Wednesday, July 19, 2006

Snowflakes That Stay White as My Asses

President Bush finally found the thing to which he had to just say no. He has, as expected, vetoed additional federal money for stem cell research because Nancy Reagan bugs even him.

Seriously, he did it because he feels embryonic stem cell research "crosses a moral boundary" he doesn't want to breach. To which I wonder, who knew he had moral boundaries?

The best part is he had his little photo op with the SnowflakeTM babies. Yep, the term is actually trademarked, just like Kleenex and Dumpster, which can both be related to the Snowflakes, but I won't go there.
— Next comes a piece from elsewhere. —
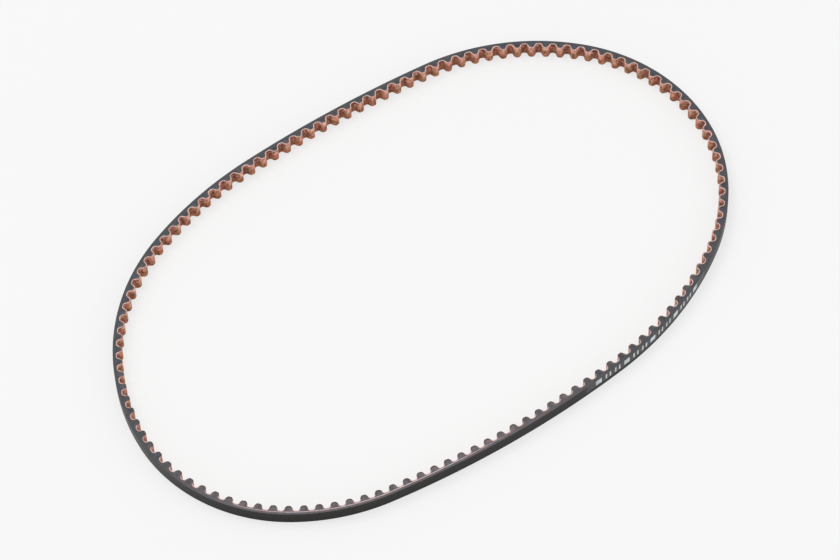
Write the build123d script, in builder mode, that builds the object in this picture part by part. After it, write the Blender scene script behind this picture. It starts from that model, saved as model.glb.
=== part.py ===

Nightlight Christian Adoptions started the whole Snowflake thing, and like most good Christians, they want credit for their good works. Of course, they insist the name refers to the embryos having been frozen, and for the resulting children being as unique as snowflakes.

They leave out the part they tend to be white as snowflakes, too.

For perhaps that's what this really is all about--how can we get the supply of white adoptable babies up? You can check the stats with the U.S. Census Bureau and discover "16% percent of adopted children under 18 are black. Additionally, 7 percent are Asian and 2 percent are American Indian and Alaska native. Adopted children are more likely to be of these race groups than are biological children or stepchildren."

But not if Nightlight has a say in it, which is mighty white of them, if you ask me. Now we have 99 Snowflakes with 400,000 frozen embryos waiting for their happy womb thaw. As for the 30,000 Americans with Lou Gehrig's Disease, the 4,000,000-5,000,000 Americans with Parkinson's, the 4,000,000 Americans with Alzheimer's, the 388,571 Americans with M.S., etc. etc., well, they don't make as nice a photo op, do they? BushCo. and Nightlight care about the pre-born, but the pre-dead might as well just get rid of that pre-.